**Goal of the exercise**: Extract the lines that hold the string "lifts".
━━━ Input
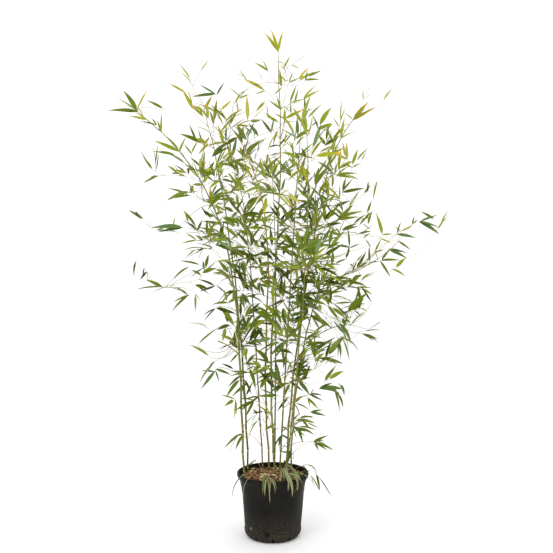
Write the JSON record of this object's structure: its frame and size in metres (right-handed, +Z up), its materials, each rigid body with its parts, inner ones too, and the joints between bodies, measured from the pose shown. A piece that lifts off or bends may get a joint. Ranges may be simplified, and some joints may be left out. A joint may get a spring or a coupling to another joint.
{
  "type": "potted bamboo",
  "caption": "Tall clumping bamboo in a round black nursery pot topped with bark mulch: slender leaning canes, thin side boughs and airy tufts of narrow leaves.",
  "frame": {"origin": "centre of the pot's flat underside", "axes": "+Z up, -Y towards the side that the plant is best seen from, +X to the right as seen from there"},
  "size_m": [1.153, 0.6, 1.701],
  "materials": {
    "pot": "matte",
    "soil": "matte",
    "cane": "satin",
    "golden_cane": "satin",
    "bough": "satin",
    "foliage": "satin"
  },
  "bodies": {
    "root": {"pot": "pot", "soil": "soil", "cane_west_arching": "cane", "cane_west_tall": "cane", "cane_rear_thin": "cane", "cane_golden": "golden_cane", "cane_leader": "cane", "cane_front": "cane", "cane_east_tall": "cane", "cane_east_short": "cane", "cane_front_thin": "cane", "cane_rear": "cane", "bough_right_arm": "bough", "bough_right_low": "bough", "bough_right_sprig": "bough", "bough_left_low": "bough", "bough_left_leaf_arm": "bough", "foliage_top_tip": "foliage", "foliage_top_right": "foliage", "foliage_top_front": "foliage", "foliage_top_left": "foliage", "foliage_upper_front": "foliage", "foliage_far_left_tip": "foliage", "foliage_left_high": "foliage", "foliage_left_peak": "foliage", "foliage_left_shoulder": "foliage", "foliage_left_wing": "foliage", "foliage_rear_left_high": "foliage", "foliage_front_left_high": "foliage", "foliage_right_sprig": "foliage", "foliage_right_high": "foliage", "foliage_front_right_high": "foliage", "foliage_right_shoulder": "foliage", "foliage_right_wing": "foliage", "foliage_front_upper": "foliage", "foliage_rear_upper": "foliage", "foliage_left_arm": "foliage", "foliage_left_middle": "foliage", "foliage_rear_left_middle": "foliage", "foliage_rear_right_middle": "foliage", "foliage_front_left_middle": "foliage", "foliage_right_middle": "foliage", "foliage_front_right_middle": "foliage", "foliage_left_lower": "foliage", "foliage_rear_lower": "foliage", "foliage_core": "foliage", "foliage_right_arm_root": "foliage", "foliage_right_arm": "foliage", "foliage_right_arm_tip": "foliage", "foliage_left_leaf_arm": "foliage", "foliage_left_low_arm": "foliage", "foliage_right_low": "foliage", "foliage_front_right_low": "foliage", "foliage_left_low": "foliage", "foliage_rear_low": "foliage", "foliage_front_low": "foliage", "foliage_right_foot": "foliage", "foliage_left_foot": "foliage", "foliage_core_foot": "foliage", "foliage_front_foot": "foliage"}
  },
  "joints": []
}
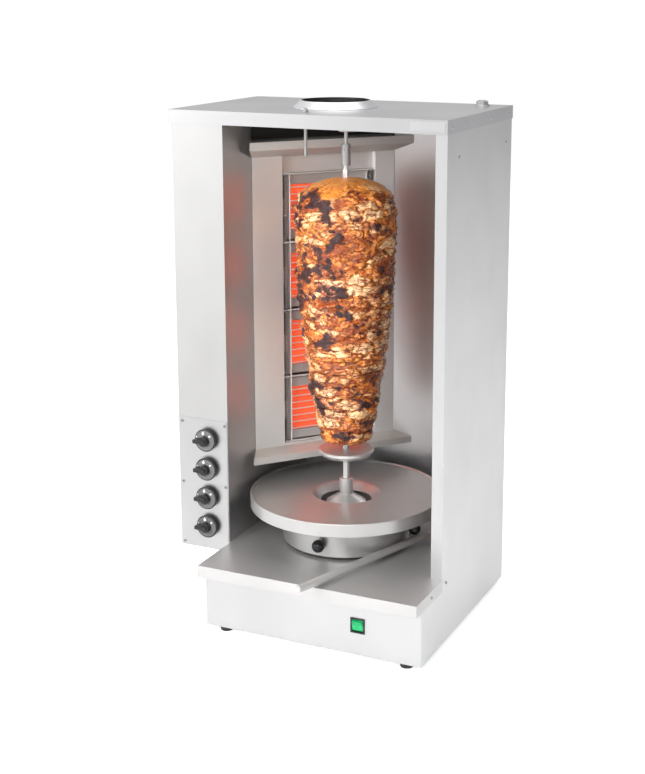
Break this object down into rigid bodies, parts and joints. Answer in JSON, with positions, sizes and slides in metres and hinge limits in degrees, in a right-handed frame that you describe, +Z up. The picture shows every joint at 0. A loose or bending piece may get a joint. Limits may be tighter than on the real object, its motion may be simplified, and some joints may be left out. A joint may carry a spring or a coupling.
{
  "type": "rotisserie oven",
  "caption": "Upright gas rotisserie oven: control column, slanting wall of ceramic burners, swing-out motor drum with fat pan, and a vertical spit carrying stacked meat.",
  "frame": {"origin": "on the floor, under the middle of the whole oven's box, from the tip of the lever to the gas inlet", "axes": "+Z up along the spit, the open front faces -Y, +X to the right of a person facing the front"},
  "size_m": [0.619, 0.5996, 1.095],
  "materials": {
    "cabinet_steel": "vertically brushed stainless steel, satin, very light",
    "top_steel": "brushed stainless steel, satin",
    "inner_steel": "brushed stainless steel, warm and slightly darkened by heat",
    "deflector_steel": "folded brushed stainless steel",
    "flue_steel": "spun stainless steel, darkened by the flue gas",
    "badge_metal": "plain satin plate, blank",
    "burner_steel": "aluminised steel, dull",
    "glowing_ceramic": "perforated ceramic, glowing orange red",
    "guard_wire": "bare steel wire",
    "valve_brass": "plain turned brass",
    "turned_steel": "turned stainless steel bar",
    "screw_steel": "bright steel screws",
    "knob_plastic": "black heat resistant moulding, dark grey face",
    "black_plastic": "black phenolic, half gloss",
    "foot_rubber": "black rubber",
    "switch_green": "clear green moulding, lit from inside",
    "terminal_plastic": "cream moulding",
    "drum_steel": "stainless steel brushed round the drum",
    "pan_steel": "spun stainless steel, satin",
    "motor_paint": "grey machine paint",
    "spit_steel": "ground stainless steel",
    "roast_meat": "stacked roast chicken, glazed orange and cream with charred patches"
  },
  "bodies": {
    "cabinet": {"base_shell": "cabinet_steel", "base_floor": "inner_steel", "feet": "foot_rubber", "work_tray": "top_steel", "right_side_panel": "cabinet_steel", "right_liner": "inner_steel", "left_side_panel": "cabinet_steel", "column_shell": "cabinet_steel", "lower_liner": "inner_steel", "rear_panel": "inner_steel", "top_panel": "top_steel", "flue_collar": "flue_steel", "badge_plate": "badge_metal", "burner_wall": "inner_steel", "upper_deflector": "deflector_steel", "lower_deflector": "deflector_steel", "burner_bodies": "burner_steel", "ceramic_plates": "glowing_ceramic", "burner_guards": "guard_wire", "knob_panel": "cabinet_steel", "gas_valves": "valve_brass", "gas_manifold": "valve_brass", "gas_pipes": "valve_brass", "gas_inlet": "valve_brass", "cabinet_screws": "screw_steel", "top_rivets": "screw_steel", "hanger_bolts": "turned_steel", "switch_housing": "black_plastic", "terminal_block": "terminal_plastic", "cable_gland": "black_plastic", "pivot_post": "turned_steel", "pivot_nut": "turned_steel"},
    "swing_frame": {"swing_tube": "turned_steel", "upper_arm": "turned_steel", "lever_rod": "turned_steel", "drum_shell": "drum_steel", "drum_base": "drum_steel", "glide_ring": "black_plastic", "gearmotor": "motor_paint", "grease_cup": "drum_steel", "fat_pan": "pan_steel"},
    "spit": {"drive_hub": "spit_steel", "skewer": "spit_steel", "spit_disc": "spit_steel", "meat_stack": "roast_meat"},
    "sleeve": {"locking_sleeve": "turned_steel"},
    "rocker": {"switch_rocker": "switch_green"},
    "stem_1": {"valve_stem_1": "turned_steel"},
    "knob_1": {"knob_1": "knob_plastic"},
    "stem_2": {"valve_stem_2": "turned_steel"},
    "knob_2": {"knob_2": "knob_plastic"},
    "stem_3": {"valve_stem_3": "turned_steel"},
    "knob_3": {"knob_3": "knob_plastic"},
    "stem_4": {"valve_stem_4": "turned_steel"},
    "knob_4": {"knob_4": "knob_plastic"},
    "ball_1": {"ball_knob_1": "black_plastic"},
    "ball_2": {"ball_knob_2": "black_plastic"},
    "ball_3": {"ball_knob_3": "black_plastic"},
    "ball_4": {"ball_knob_4": "black_plastic"}
  },
  "joints": [
    {"name": "spit_swing", "type": "hinge", "parent": "cabinet", "child": "swing_frame", "pos_m": [0.2545, 0.23555, 0.17], "axis": [0, 0, 1], "range_deg": [-1, 9]},
    {"name": "spit_turn", "type": "hinge", "parent": "swing_frame", "child": "spit", "pos_m": [0.0325, 0.02855, 0.25], "axis": [0, 0, 1], "continuous": true},
    {"name": "sleeve_lift", "type": "slide", "parent": "swing_frame", "child": "sleeve", "axis": [0, 0, 1], "range_m": [0, 0.022]},
    {"name": "switch_rock", "type": "hinge", "parent": "cabinet", "child": "rocker", "pos_m": [0.169, -0.20825, 0.075], "axis": [1, 0, 0], "range_deg": [-18, 0]},
    {"name": "tap_1_turn", "type": "hinge", "parent": "cabinet", "child": "stem_1", "pos_m": [-0.2319, -0.11045, 0.3793], "axis": [0, -1, 0], "range_deg": [0, 180]},
    {"name": "tap_1_push", "type": "slide", "parent": "stem_1", "child": "knob_1", "axis": [0, 1, 0], "range_m": [0, 0.004], "stiffness_N_per_m": 600, "springref_m": -0.001},
    {"name": "tap_2_turn", "type": "hinge", "parent": "cabinet", "child": "stem_2", "pos_m": [-0.2319, -0.11045, 0.3147], "axis": [0, -1, 0], "range_deg": [0, 180]},
    {"name": "tap_2_push", "type": "slide", "parent": "stem_2", "child": "knob_2", "axis": [0, 1, 0], "range_m": [0, 0.004], "stiffness_N_per_m": 600, "springref_m": -0.001},
    {"name": "tap_3_turn", "type": "hinge", "parent": "cabinet", "child": "stem_3", "pos_m": [-0.2319, -0.11045, 0.2501], "axis": [0, -1, 0], "range_deg": [0, 180]},
    {"name": "tap_3_push", "type": "slide", "parent": "stem_3", "child": "knob_3", "axis": [0, 1, 0], "range_m": [0, 0.004], "stiffness_N_per_m": 600, "springref_m": -0.001},
    {"name": "tap_4_turn", "type": "hinge", "parent": "cabinet", "child": "stem_4", "pos_m": [-0.2319, -0.11045, 0.1855], "axis": [0, -1, 0], "range_deg": [0, 180]},
    {"name": "tap_4_push", "type": "slide", "parent": "stem_4", "child": "knob_4", "axis": [0, 1, 0], "range_m": [0, 0.004], "stiffness_N_per_m": 600, "springref_m": -0.001},
    {"name": "ball_1_screw", "type": "hinge", "parent": "swing_frame", "child": "ball_1", "pos_m": [0.0378, -0.12336, 0.188], "axis": [0.0349, -0.9994, 0], "range_deg": [0, 720]},
    {"name": "ball_2_screw", "type": "hinge", "parent": "swing_frame", "child": "ball_2", "pos_m": [0.18263, 0.05233, 0.188], "axis": [0.9877, 0.1564, 0], "range_deg": [0, 720]},
    {"name": "ball_3_screw", "type": "hinge", "parent": "swing_frame", "child": "ball_3", "pos_m": [0.0272, 0.18045, 0.188], "axis": [-0.0349, 0.9994, 0], "range_deg": [0, 720]},
    {"name": "ball_4_screw", "type": "hinge", "parent": "swing_frame", "child": "ball_4", "pos_m": [-0.11763, 0.00477, 0.188], "axis": [-0.9877, -0.1564, 0], "range_deg": [0, 720]}
  ]
}
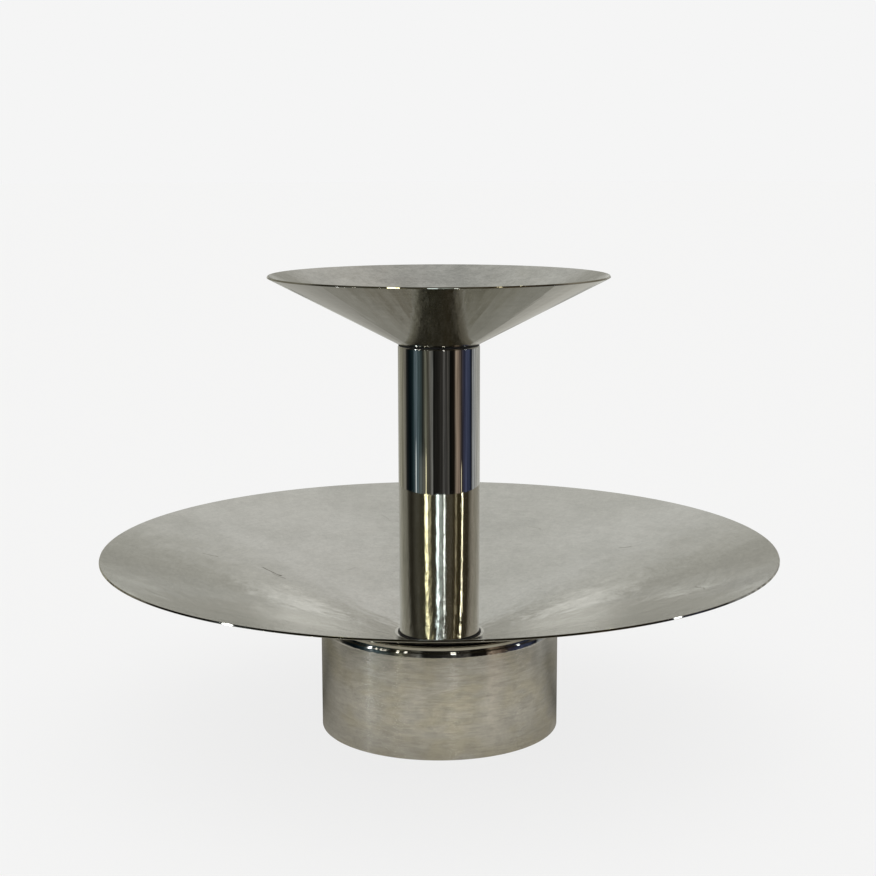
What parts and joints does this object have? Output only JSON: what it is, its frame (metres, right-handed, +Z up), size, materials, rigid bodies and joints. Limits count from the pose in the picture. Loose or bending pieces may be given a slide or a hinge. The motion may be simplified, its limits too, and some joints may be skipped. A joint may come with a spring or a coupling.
{
  "type": "tiered centrepiece stand",
  "caption": "Tiered metal serving stand: a wide shallow cone dish on a weighted drum foot, and a polished column with a small cone dish that lifts off.",
  "frame": {"origin": "centre of the face that the stand rests on", "axes": "+Z up along the column, the stand is turned about it, so +X and +Y are free"},
  "size_m": [0.3998, 0.3998, 0.2708],
  "materials": {
    "satin_dish": "stainless steel sheet, fine satin, lightly handled",
    "satin_drum": "stainless steel sheet, brushed around the drum",
    "polished_column": "stainless steel tube, mirror polished",
    "plain_steel": "turned steel, unpolished",
    "cast_weight": "cast iron, black",
    "zinc_plate": "bright zinc plate",
    "black_rubber": "black nitrile rubber",
    "felt": "black wool felt"
  },
  "bodies": {
    "stand": {"base_drum": "satin_drum", "ledge_ring": "plain_steel", "base_weight": "cast_weight", "felt_pad": "felt", "neck_gasket": "black_rubber", "lower_dish": "satin_dish", "column_gasket": "black_rubber", "column_foot_plug": "plain_steel", "column_tube": "polished_column", "column_socket": "plain_steel", "tie_rod": "zinc_plate", "top_washer": "zinc_plate", "top_nut": "zinc_plate", "bottom_washer": "zinc_plate", "lock_washer": "zinc_plate", "bottom_nut": "zinc_plate"},
    "seal_rings": {"dish_gasket": "black_rubber", "spigot_ring": "black_rubber"},
    "upper_tier": {"upper_dish": "satin_dish", "dish_spigot": "plain_steel"}
  },
  "joints": [
    {"name": "upper_dish_lift", "type": "slide", "parent": "stand", "child": "seal_rings", "axis": [0, 0, 1], "range_m": [0, 0.05]},
    {"name": "upper_dish_turn", "type": "hinge", "parent": "seal_rings", "child": "upper_tier", "pos_m": [0, 0, 0.23049], "axis": [0, 0, 1], "continuous": true}
  ]
}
━━━━━━
**Task output**:
Write the JSON record of this object's structure: its frame and size in metres (right-handed, +Z up), its materials, each rigid body with its parts, inner ones too, and the joints between bodies, measured from the pose shown. A piece that lifts off or bends may get a joint. Ranges may be simplified, and some joints may be left out. A joint may get a spring or a coupling to another joint.
  "caption": "Tiered metal serving stand: a wide shallow cone dish on a weighted drum foot, and a polished column with a small cone dish that lifts off.",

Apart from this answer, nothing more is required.